[Short exercise]
Below is a listing; restate from it, character for character, the lines beginning at the line holding "Model this object" and ending at the line holding "as separate solids.", both included.

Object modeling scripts

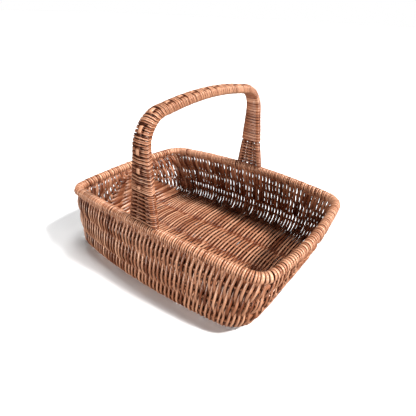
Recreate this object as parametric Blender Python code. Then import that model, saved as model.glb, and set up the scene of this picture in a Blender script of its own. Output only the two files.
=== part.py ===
"""Rectangular willow mushroom basket with a fixed bow handle.

Metres, Z up, X along the basket's length, the ground at Z = 0. The body is a tray whose walls run from
the rim's outline down to the floor's outline. All woven layers, rib rods and bindings follow that surface.
"""

import functools
import math

import bmesh
import bpy
import numpy as np

# Rim: the hoop's centre line
RIM_HALF_LENGTH = 0.210
RIM_HALF_WIDTH = 0.153
RIM_CORNER_RADIUS = 0.020
RIM_END_BOW = 0.012
RIM_SIDE_BOW = 0.014
RIM_HEIGHT = 0.1225
RIM_END_DROP = 0.0073
HOOP_RADIUS = 0.0055

# Floor: the outline that the walls lead to, in the middle of the wall's thickness. It is shorter than
# the rim and wider, and its ends are a little hollow.
FLOOR_END_INSET = 0.037
FLOOR_SIDE_OUTSET = 0.011
FLOOR_CORNER_RADIUS = 0.031
FLOOR_END_HOLLOW = 0.007
FLOOR_SIDE_BOW = 0.0144
FLOOR_EDGE_RADIUS = 0.025
WALL_BELLY = 0.006

# Rods and clearances
WEAVER_DIAMETER = 0.003
RIB_RADIUS = 0.00225
LAYER_CLEARANCE = 0.0007
SEAT_CLEARANCE = 0.0003
SEAM_CLEARANCE = 0.0014

# Ribs on each side of the middle: two on the floor, half a pitch and one and a half from the middle, and
# three in the wall. They run from end to end, drawing together, and their tips lie in the end weaves.
FLOOR_RIB_PITCH = 0.066
WALL_RIB_HEIGHTS = (0.028, 0.059, 0.096)
RIB_NAMES = ("floor_rib_inner", "floor_rib_outer", "wall_rib_low", "wall_rib_middle", "wall_rib_high")

# Weave that hangs from each end rim: half its width at the rim, and its depth down the end wall
END_WEAVE_HALF_SPAN = 0.118
END_WEAVE_DEPTH = 0.100

# Handle: heights are above the rim's centre line
HANDLE_HEIGHT = 0.1676
HANDLE_CORNER_RADIUS = 0.0459
HANDLE_CROWN = 0.0085
HANDLE_LEAN = 0.0052
HANDLE_ROD_RADIUS = 0.0048
HANDLE_WRAP_THICKNESS = 0.0026
HANDLE_TOP_HALF_WIDTH = 0.0128
HANDLE_SHOULDER_HALF_WIDTH = 0.0155
HANDLE_LEG_HALF_WIDTH = 0.0185
FOOT_WEAVE_HEIGHT = 0.062
FOOT_TOP_HALF_WIDTH = 0.0215
FOOT_HALF_WIDTH = 0.031
MIDDLE_ROD_FOOT_RADIUS = 0.0036
MIDDLE_ROD_TIP_RADIUS = 0.0020
FAN_ROD_FOOT_RADIUS = 0.0030
FAN_ROD_TIP_RADIUS = 0.0012
LISTING_HALF_WIDTH = 0.0035
LISTING_THICKNESS = 0.0012

# Facets
ROD_SIDES = 6
RIB_SIDES = 5
WRAP_SIDES = 8
SIDE_STEPS = 8
CORNER_STEPS = 7
FOOT_STEPS = 3
LEG_STEPS = 5

FLOOR_HALF_LENGTH = RIM_HALF_LENGTH - FLOOR_END_INSET
FLOOR_HALF_WIDTH = RIM_HALF_WIDTH + FLOOR_SIDE_OUTSET
FLAT_HALF_WIDTH = FLOOR_HALF_WIDTH - FLOOR_EDGE_RADIUS
WRAP_RADIUS = HOOP_RADIUS + SEAT_CLEARANCE + WEAVER_DIAMETER
LAYER_INSIDE = RIB_RADIUS + LAYER_CLEARANCE
LAYER_OUTSIDE = LAYER_INSIDE + WEAVER_DIAMETER
FLOOR_MIDDLE = LAYER_OUTSIDE
WALL_TOP = RIM_HEIGHT - math.sqrt(WRAP_RADIUS**2 - LAYER_INSIDE**2) - SEAT_CLEARANCE
STRAND_PLACES = np.array([0.0, 0.25, 0.48, 0.62, 0.69, 0.74, 0.79, 0.83, 0.87, 0.91, 0.94, 0.97, 1.0])
LINE_STEPS = (1, 2, 2, 3, 2, 2, 1)
END_SIZES = np.array([0.85, 0.7, 0.55, 0.4, 0.26, 0.12])
RIB_END_SIZES = END_SIZES[:2]
FINE_STEPS = 160


def clear_scene():
    for thing in list(bpy.data.objects):
        bpy.data.objects.remove(thing)


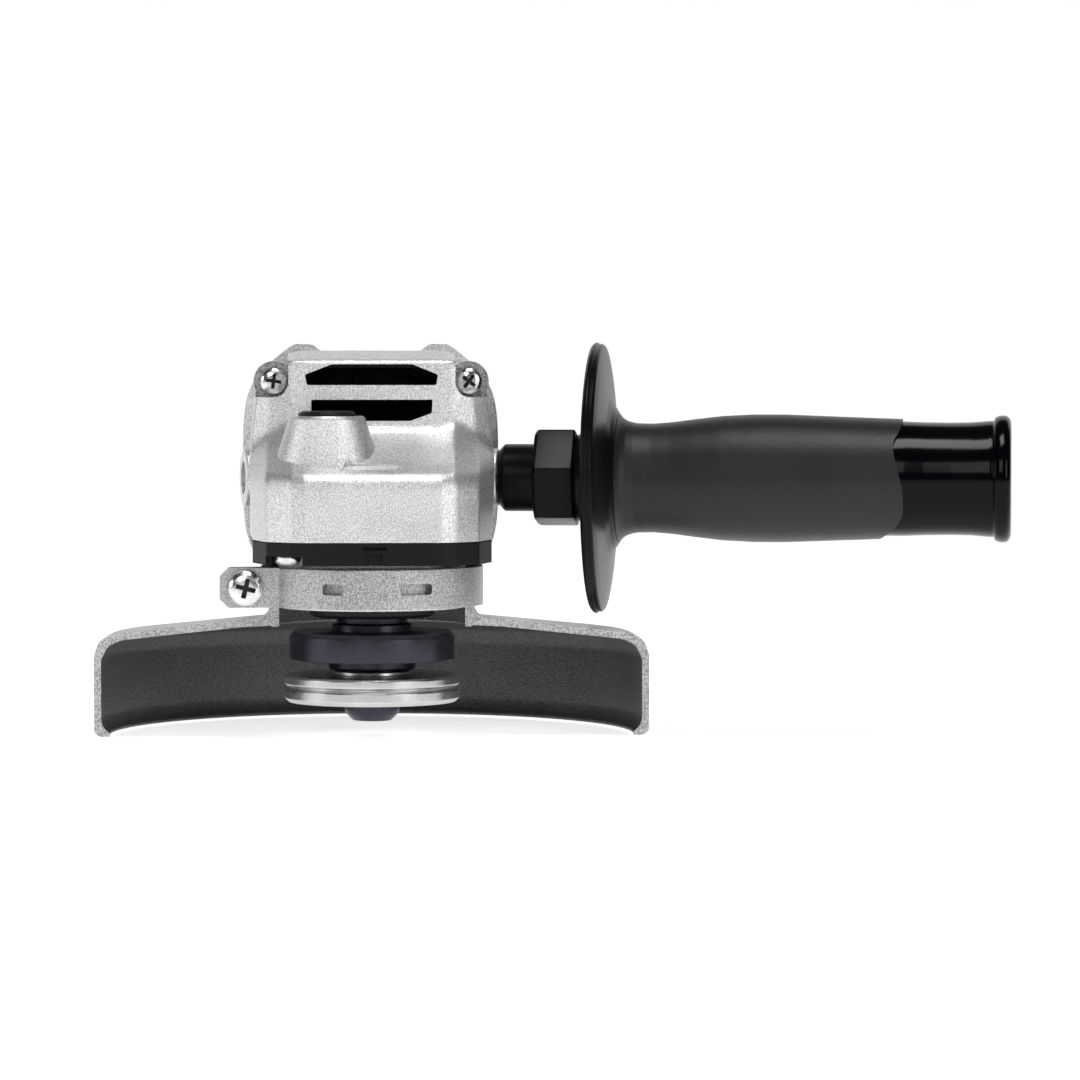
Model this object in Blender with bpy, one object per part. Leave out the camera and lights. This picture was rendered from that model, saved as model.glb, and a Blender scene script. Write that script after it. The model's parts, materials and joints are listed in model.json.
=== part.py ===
"""An angle grinder with a 115 mm wheel guard and a side handle, as separate solids.

Sizes are in millimetres. MM turns them into Blender's metres as each mesh is made.
The origin is the centre of the spindle's end face. +X is towards the side handle,
+Y runs back along the motor, and +Z is up, away from the wheel.
"""

import math

import bmesh
import bpy
from mathutils import Matrix, Vector

MM = 0.001
CLEAR = 0.3
SMOOTH_ANGLE = math.radians(32)
ROUND = 28
SMALL_ROUND = 12
OVAL_ROUND = 24

# Spindle and what it carries, along Z
SPINDLE_R = 7.0
SPINDLE_COLLAR_R = 9.0
SPINDLE_COLLAR_Z = 25.0
SPINDLE_BEARING_Z = 33.8
SPINDLE_BEARING_BORE_R = 6.0
SPINDLE_BEARING_R = 16.0
SPINDLE_BEARING_WIDTH = 10.0
SPINDLE_TIP_R = 4.5
SPINDLE_TIP_Z = 62.6
SPINDLE_TOP = 72.6
NUT_R = 22.4
NUT_Z = 4.8
NUT_THICK = 7.0
NUT_HUB_R = 9.7
INNER_FLANGE_R = 21.1
INNER_FLANGE_Z = 15.7
INNER_FLANGE_THICK = 7.2
PILOT_R = 11.1
PILOT_HIGH = 2.7
RETAINER_R = 16.0
RETAINER_Z = 26.6

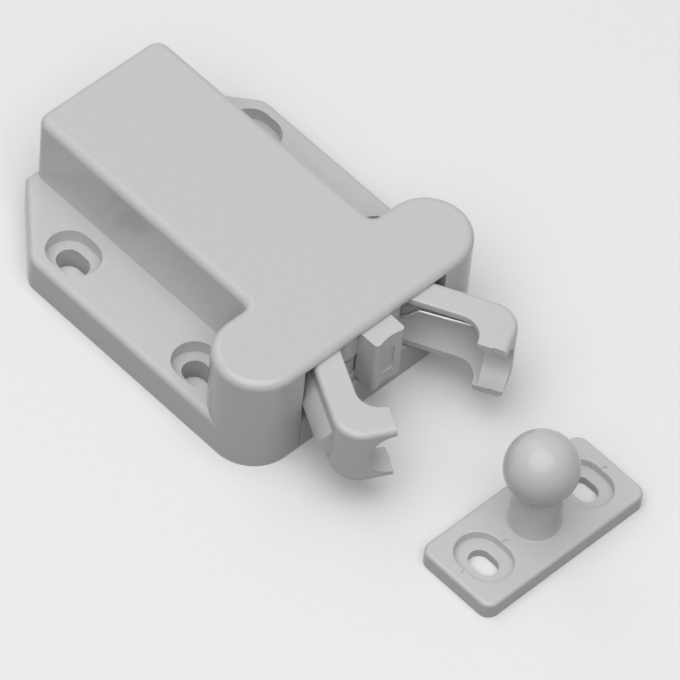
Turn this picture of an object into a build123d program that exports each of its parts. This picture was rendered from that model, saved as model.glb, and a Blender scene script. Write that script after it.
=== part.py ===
from build123d import *
import os
from math import cos, radians, sin, sqrt

os.makedirs("parts", exist_ok=True)

# All sizes in millimetres. X runs across the catch, the mouth faces -Y, Z is up.
# The origin lies on the mounting underside, midway between the four screw slots.

# Housing, outside
body_height = 18.4
box_width = 24.2
box_rear = 28.6
box_corner = 2.1
flange_width = 46.5
flange_thick = 6.1
flange_rear_width = 27.0
flange_chamfer = 11.7
flange_corner = 3.0
head_round = 6.8
head_offset = 23.4
inner_corner = 1.2
top_round = 1.3
flange_round = 1.0

# Housing screw slots
slot_spacing_x = 35.6
slot_spacing_y = 26.8
slot_width = 4.0
slot_length = 5.5
seat_width = 7.2
seat_length = 8.9
seat_depth = 2.3

# Walls and clearances
wall = 1.8
roof = 1.25
skin = 1.6
gap = 0.3
snap_gap = 0.15
pin_slack = 0.06

# Mechanism levels
floor_z = 5.9
cover_thick = 1.8
plate_low = 1.4
plate_high = 4.85

# Mouth and jaws
mouth_half = 13.8
ramp_start = 3.3
ramp_length = 4.0
pivot_x = 4.0
pivot_depth = 3.8
open_angle = 27.0
hub_round = 3.1
pin_round = 1.0
knuckle_round = 3.4
arm_in = 0.95
arm_wide = 4.45
hook_rear = 15.8
hook_front = 20.4
tip_reach = 3.0
tip_round = 0.4
tip_step = 0.15
tip_step_at = 18.2
inner_round = 3.4
outer_round = 4.2
hook_soften = 0.9
edge_soften = 0.3
rib_out = 1.6
rib_low = 3.1
rib_tall = 4.7
rib_hollow = 8.0
rib_soften = 0.6
rib_start = 4.5
rib_end = 16.5
rib_round = 2.0
wire_slot_high = 1.1
wire_slot_tall = 2.7
wire_slot_deep = 2.1
wire_slot_end = 14.2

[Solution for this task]
Model this object in Blender with bpy, one object per part. Leave out the camera and lights. This picture was rendered from that model, saved as model.glb, and a Blender scene script. Write that script after it. The model's parts, materials and joints are listed in model.json.
=== part.py ===
"""An angle grinder with a 115 mm wheel guard and a side handle, as separate solids.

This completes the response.